When she said that I do believe the blood nearly froze in my veins. I am sure it turned cold, because I know I shivered from head to foot. His wife? She said his wife. And all the time I had been taking her for his landlady and an old maid, and had been calling M. Doumer ugly, and accusing him to her face of breaking Miss Frazer's heart. I do not know why, but I had never imagined for a single moment that he could be anything but a bachelor. We girls at Mrs Sawyer's had always taken it for granted that he was. At least, the general impression on my mind was that we had. The horror of the situation deprived me of the use of the tiny scrap of sense which I possessed. My own impulse was to run for it. But it was far from being Madame Doumer's intention that I should do anything of the kind. And though I think that she was in every respect smaller than I was, I am convinced that I never encountered a person of whom I all at once felt so much afraid. I stammered out something.

"I-I'm afraid I must go."

I made a faltering movement towards the door. She simply placed herself in my way and crushed me.

"You must what?"

"I-I shall be late for dinner."

"Then you will be late for dinner. You will not quit this apartment until M. Doumer returns. Not that that will necessitate your being detained long, because here he is."
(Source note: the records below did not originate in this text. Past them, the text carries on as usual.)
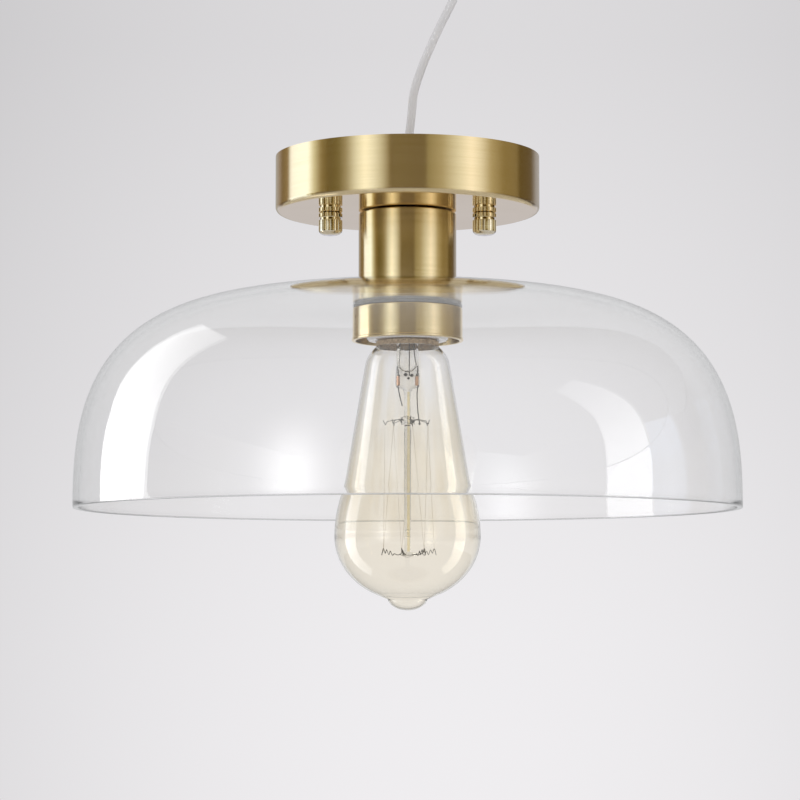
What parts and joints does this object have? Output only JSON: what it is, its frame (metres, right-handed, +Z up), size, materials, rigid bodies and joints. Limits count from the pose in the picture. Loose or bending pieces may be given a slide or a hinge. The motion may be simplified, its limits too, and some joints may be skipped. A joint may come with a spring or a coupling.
{
  "type": "glass dome flush mount ceiling light",
  "caption": "Flush mount ceiling light: a satin brass canopy and socket cup carry a wide clear glass dome, clamped by a threaded ring, round a tapered filament bulb.",
  "frame": {"origin": "centre of the mounting strap on the ceiling plane", "axes": "+Z up into the ceiling along the light's axis, +X along the mounting strap, -Y towards the viewer in the picture"},
  "size_m": [0.3, 0.3, 0.2933],
  "materials": {
    "satin_brass": "satin brushed, polished on the canopy's underside",
    "polished_brass": "polished and fluted",
    "plain_brass": "turned",
    "zinc_steel": "zinc plated",
    "green_steel": "green passivated",
    "dark_washer": "matt",
    "porcelain": "glazed porcelain",
    "nickel": "nickel plated",
    "clear_pvc": "clear sheath over silvery cores",
    "wire_sheath": "glossy",
    "tinned": "tinned",
    "clear_glass": "clear, polished",
    "amber_glass": "clear at the neck, amber tint below",
    "silicone": "clear and slightly frosted",
    "cap_metal": "rolled shell with a cement rim",
    "black_vitrite": "black glass",
    "dark_wire": "drawn wire"
  },
  "bodies": {
    "ceiling_bracket": {"mounting_strap": "zinc_steel", "earth_screw": "green_steel", "stud_left": "zinc_steel", "stud_right": "zinc_steel", "stud_locknuts": "zinc_steel"},
    "canopy_assembly": {"canopy": "satin_brass", "nipple": "plain_brass", "lock_washer": "zinc_steel", "canopy_locknut": "plain_brass", "cord_grip": "plain_brass", "cord_grip_screw": "zinc_steel", "cup_washer": "dark_washer", "socket_cup": "satin_brass", "cup_locknut": "plain_brass", "holder_bracket": "zinc_steel", "holder_screws": "zinc_steel", "lampholder_body": "porcelain", "screw_shell": "nickel", "centre_contact": "plain_brass", "terminals": "plain_brass", "lead_inner": "clear_pvc", "line_wire": "wire_sheath", "neutral_wire": "wire_sheath", "supply_lead": "clear_pvc", "lead_tails": "tinned"},
    "cap_nut_left": {"cap_nut_left": "polished_brass"},
    "cap_nut_right": {"cap_nut_right": "polished_brass"},
    "glass_shade": {"glass_dome": "clear_glass", "shade_gasket": "silicone"},
    "shade_ring": {"shade_ring": "satin_brass"},
    "bulb": {"bulb_glass": "amber_glass", "bulb_cap": "cap_metal", "bulb_insulator": "black_vitrite", "bulb_contact": "tinned", "bulb_stem": "clear_glass", "filament_supports": "dark_wire", "lead_in_wires": "dark_wire", "filament": "dark_wire"}
  },
  "joints": [
    {"name": "canopy_lower", "type": "slide", "parent": "ceiling_bracket", "child": "canopy_assembly", "axis": [0, 0, -1], "range_m": [0, 0.00665]},
    {"name": "cap_nut_left_turn", "type": "hinge", "parent": "canopy_assembly", "child": "cap_nut_left", "pos_m": [-0.035, 0, -0.031], "axis": [0, 0, -1], "range_deg": [0, 3420]},
    {"name": "cap_nut_right_turn", "type": "hinge", "parent": "canopy_assembly", "child": "cap_nut_right", "pos_m": [0.035, 0, -0.031], "axis": [0, 0, -1], "range_deg": [0, 3420]},
    {"name": "glass_lower", "type": "slide", "parent": "canopy_assembly", "child": "glass_shade", "axis": [0, 0, -1], "range_m": [0, 0.01125]},
    {"name": "shade_ring_turn", "type": "hinge", "parent": "glass_shade", "child": "shade_ring", "pos_m": [0, 0, -0.077], "axis": [0, 0, -1], "range_deg": [0, 2700]},
    {"name": "bulb_turn", "type": "hinge", "parent": "canopy_assembly", "child": "bulb", "pos_m": [0, 0, -0.074], "axis": [0, 0, -1], "range_deg": [0, 1170]}
  ],
  "couplings": [
    {"joint": "cap_nut_left_turn", "follows": "canopy_lower", "rad_per_m": 8976},
    {"joint": "cap_nut_right_turn", "follows": "canopy_lower", "rad_per_m": 8976},
    {"joint": "shade_ring_turn", "follows": "glass_lower", "rad_per_m": 4188.8}
  ]
}
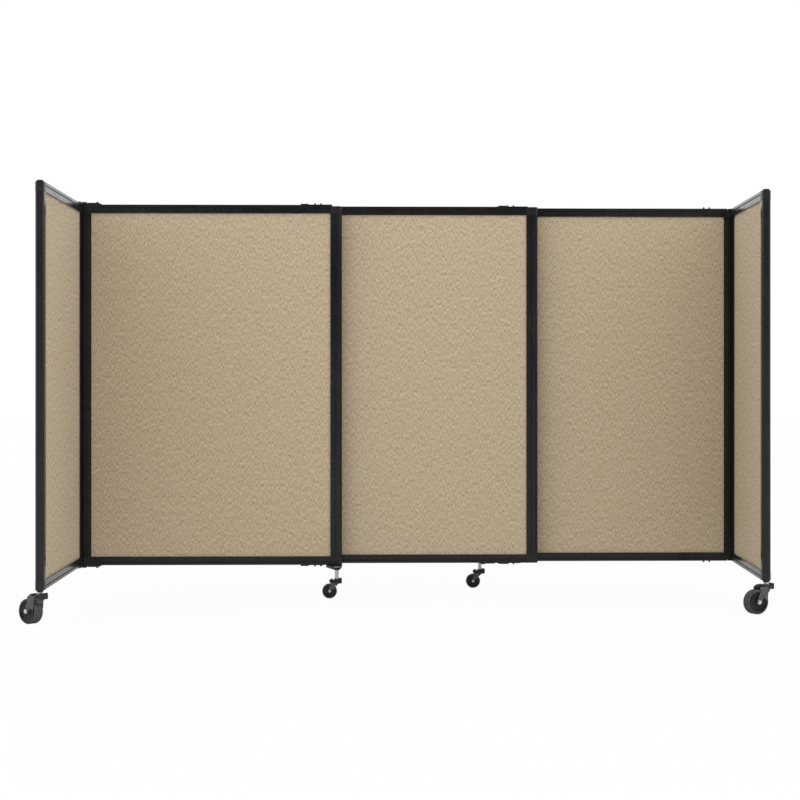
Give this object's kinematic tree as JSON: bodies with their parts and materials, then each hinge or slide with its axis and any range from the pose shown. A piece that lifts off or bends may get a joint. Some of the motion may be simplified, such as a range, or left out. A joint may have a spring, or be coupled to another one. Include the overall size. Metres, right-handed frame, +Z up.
{
  "type": "rolling fabric partition",
  "caption": "Rolling fabric room partition: framed panels that slide past one another, with a double-pivot folding wing at each end, on swivel casters with rocker brakes.",
  "frame": {"origin": "on the floor, under the middle of the bounding box of the part as it stands in the picture", "axes": "+X along the wall from the left panel to the right panel, +Y away from the side the wings reach to, +Z up"},
  "size_m": [2.1448, 0.997, 1.2227],
  "materials": {
    "board_core": "matt fibre board",
    "panel_fabric": "plain woven cloth with fine upright slubs",
    "frame_metal": "satin black powder coat on aluminium extrusion",
    "corner_plastic": "moulded black plastic, fine grain",
    "glide_plastic": "smooth black nylon",
    "bracket_metal": "satin black powder coat on steel plate",
    "fastener_metal": "black oxide",
    "stem_metal": "bright zinc plate",
    "caster_plastic": "moulded black nylon",
    "axle_metal": "bright zinc plate",
    "caster_wheel": "matt black tread on a black hub"
  },
  "bodies": {
    "left_panel": {"left_panel_board": "board_core", "left_panel_fabric": "panel_fabric", "left_panel_rails": "frame_metal", "left_panel_posts": "frame_metal", "left_panel_corners": "corner_plastic", "left_panel_slide_brackets": "bracket_metal", "left_panel_glides": "glide_plastic", "left_panel_fasteners": "fastener_metal", "left_panel_rail_plates": "bracket_metal", "left_panel_caster_stem": "stem_metal", "left_panel_caster_bracket": "bracket_metal"},
    "left_link": {"left_hinge_links": "bracket_metal"},
    "left_wing": {"left_wing_board": "board_core", "left_wing_fabric": "panel_fabric", "left_wing_rails": "frame_metal", "left_wing_posts": "frame_metal", "left_wing_corners": "corner_plastic", "left_wing_hinge_pins": "fastener_metal", "left_wing_caster_stem": "stem_metal"},
    "middle_panel": {"middle_panel_board": "board_core", "middle_panel_fabric": "panel_fabric", "middle_panel_rails": "frame_metal", "middle_panel_posts": "frame_metal", "middle_panel_corners": "corner_plastic", "middle_panel_slide_brackets": "bracket_metal", "middle_panel_glides": "glide_plastic", "middle_panel_fasteners": "fastener_metal"},
    "right_panel": {"right_panel_board": "board_core", "right_panel_fabric": "panel_fabric", "right_panel_rails": "frame_metal", "right_panel_posts": "frame_metal", "right_panel_corners": "corner_plastic", "right_panel_glides": "glide_plastic", "right_panel_fasteners": "fastener_metal", "right_panel_caster_stem": "stem_metal", "right_panel_caster_bracket": "bracket_metal"},
    "right_link": {"right_hinge_links": "bracket_metal"},
    "right_wing": {"right_wing_board": "board_core", "right_wing_fabric": "panel_fabric", "right_wing_rails": "frame_metal", "right_wing_posts": "frame_metal", "right_wing_corners": "corner_plastic", "right_wing_hinge_pins": "fastener_metal", "right_wing_caster_stem": "stem_metal"},
    "left_wing_caster_swivel": {"left_wing_caster_fork": "caster_plastic", "left_wing_caster_axle": "axle_metal"},
    "left_wing_caster_roller": {"left_wing_caster_wheel": "caster_wheel"},
    "left_wing_caster_lever": {"left_wing_caster_brake": "caster_plastic"},
    "right_wing_caster_swivel": {"right_wing_caster_fork": "caster_plastic", "right_wing_caster_axle": "axle_metal"},
    "right_wing_caster_roller": {"right_wing_caster_wheel": "caster_wheel"},
    "right_wing_caster_lever": {"right_wing_caster_brake": "caster_plastic"},
    "left_panel_caster_swivel": {"left_panel_caster_fork": "caster_plastic", "left_panel_caster_axle": "axle_metal"},
    "left_panel_caster_roller": {"left_panel_caster_wheel": "caster_wheel"},
    "left_panel_caster_lever": {"left_panel_caster_brake": "caster_plastic"},
    "right_panel_caster_swivel": {"right_panel_caster_fork": "caster_plastic", "right_panel_caster_axle": "axle_metal"},
    "right_panel_caster_roller": {"right_panel_caster_wheel": "caster_wheel"},
    "right_panel_caster_lever": {"right_panel_caster_brake": "caster_plastic"}
  },
  "joints": [
    {"name": "middle_slide", "type": "slide", "parent": "left_panel", "child": "middle_panel", "axis": [1, 0, 0], "range_m": [-0.515, 0]},
    {"name": "right_slide", "type": "slide", "parent": "middle_panel", "child": "right_panel", "axis": [1, 0, 0], "range_m": [-0.515, 0]},
    {"name": "left_link_pivot", "type": "hinge", "parent": "left_panel", "child": "left_link", "pos_m": [-0.98839, 0.27261, 0], "axis": [0, 0, 1], "range_deg": [-54, 36]},
    {"name": "left_wing_pivot", "type": "hinge", "parent": "left_link", "child": "left_wing", "pos_m": [-1.0045, 0.25044, 0], "axis": [0, 0, 1], "range_deg": [-125, 54]},
    {"name": "right_link_pivot", "type": "hinge", "parent": "right_panel", "child": "right_link", "pos_m": [1.04661, 0.38861, 0], "axis": [0, 0, -1], "range_deg": [-62, 28]},
    {"name": "right_wing_pivot", "type": "hinge", "parent": "right_link", "child": "right_wing", "pos_m": [1.05947, 0.36442, 0], "axis": [0, 0, -1], "range_deg": [-120, 59]},
    {"name": "left_wing_caster_swivel", "type": "hinge", "parent": "left_wing", "child": "left_wing_caster_swivel", "pos_m": [-1.0083, -0.47635, 0], "axis": [0, 0, 1], "continuous": true},
    {"name": "left_wing_caster_roll", "type": "hinge", "parent": "left_wing_caster_swivel", "child": "left_wing_caster_roller", "pos_m": [-1.03675, -0.45331, 0.035], "axis": [0.6293, 0.7771, 0], "continuous": true},
    {"name": "left_wing_caster_lever", "type": "hinge", "parent": "left_wing_caster_swivel", "child": "left_wing_caster_lever", "pos_m": [-1.0083, -0.47635, 0.077], "axis": [0.6293, 0.7771, 0], "range_deg": [-8, 8]},
    {"name": "right_wing_caster_swivel", "type": "hinge", "parent": "right_wing", "child": "right_wing_caster_swivel", "pos_m": [1.03269, -0.249, 0], "axis": [0, 0, 1], "continuous": true},
    {"name": "right_wing_caster_roll", "type": "hinge", "parent": "right_wing_caster_swivel", "child": "right_wing_caster_roller", "pos_m": [0.99952, -0.26447, 0.035], "axis": [-0.4226, 0.9063, 0], "continuous": true},
    {"name": "right_wing_caster_lever", "type": "hinge", "parent": "right_wing_caster_swivel", "child": "right_wing_caster_lever", "pos_m": [1.03269, -0.249, 0.077], "axis": [-0.4226, 0.9063, 0], "range_deg": [-8, 8]},
    {"name": "left_panel_caster_swivel", "type": "hinge", "parent": "left_panel", "child": "left_panel_caster_swivel", "pos_m": [-0.20339, 0.17761, 0], "axis": [0, 0, 1], "continuous": true},
    {"name": "left_panel_caster_roll", "type": "hinge", "parent": "left_panel_caster_swivel", "child": "left_panel_caster_roller", "pos_m": [-0.22539, 0.17761, 0.0225], "axis": [0, 1, 0], "continuous": true},
    {"name": "left_panel_caster_lever", "type": "hinge", "parent": "left_panel_caster_swivel", "child": "left_panel_caster_lever", "pos_m": [-0.20339, 0.17761, 0.0526], "axis": [0, 1, 0], "range_deg": [-8, 8]},
    {"name": "right_panel_caster_swivel", "type": "hinge", "parent": "right_panel", "child": "right_panel_caster_swivel", "pos_m": [0.25361, 0.48361, 0], "axis": [0, 0, 1], "continuous": true},
    {"name": "right_panel_caster_roll", "type": "hinge", "parent": "right_panel_caster_swivel", "child": "right_panel_caster_roller", "pos_m": [0.23161, 0.48361, 0.0225], "axis": [0, 1, 0], "continuous": true},
    {"name": "right_panel_caster_lever", "type": "hinge", "parent": "right_panel_caster_swivel", "child": "right_panel_caster_lever", "pos_m": [0.25361, 0.48361, 0.0526], "axis": [0, 1, 0], "range_deg": [-8, 8]}
  ]
}
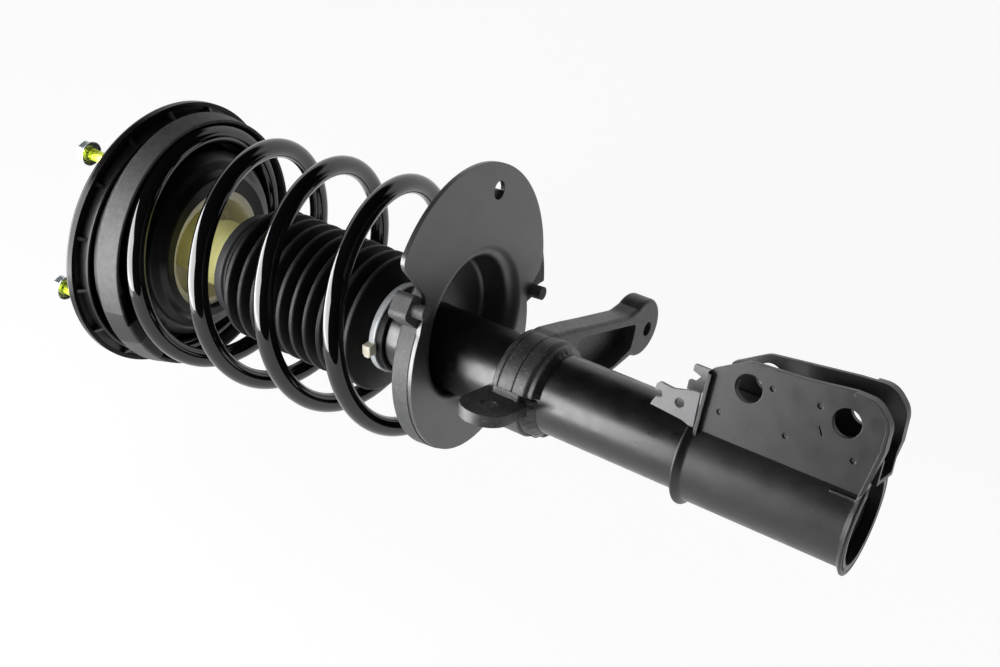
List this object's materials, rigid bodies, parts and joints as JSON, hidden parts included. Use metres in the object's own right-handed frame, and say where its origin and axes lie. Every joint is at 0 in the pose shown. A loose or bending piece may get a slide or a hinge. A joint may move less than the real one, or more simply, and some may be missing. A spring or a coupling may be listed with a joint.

I had been desirous of seeing M. Doumer, even anxious. In order to do so I had gone a good deal out of my way, and behaved in a characteristically considerate manner. But so far as I could judge, amid the rush of very curious sensations with which I was struggling, on a sudden, the entire situation had changed. It was far from being my wish to have an interview with him at that particular moment. Quite the contrary. I really do not know what I would not have given-certainly all the remainder of that term's pocket-money! – to have escaped such an encounter. Picture, therefore, my sensations when I heard the garden gate slam, the front door open, a heavy footstep enter the hall, and, on Madame Doumer opening the sitting-room door, perceived her husband standing without.

"Here is someone who wants to see you."

The lady's tone was sour as sour could be, and what she said was perfectly untrue. I could have wanted nothing less. I should have been only too glad to have been able to disappear up the chimney on a broomstick, or on nothing at all, if I could only have got out of that room. In came M. Doumer, all smiles and smirks, looking to me more shiny-headed and scrubbing-brush faced than ever.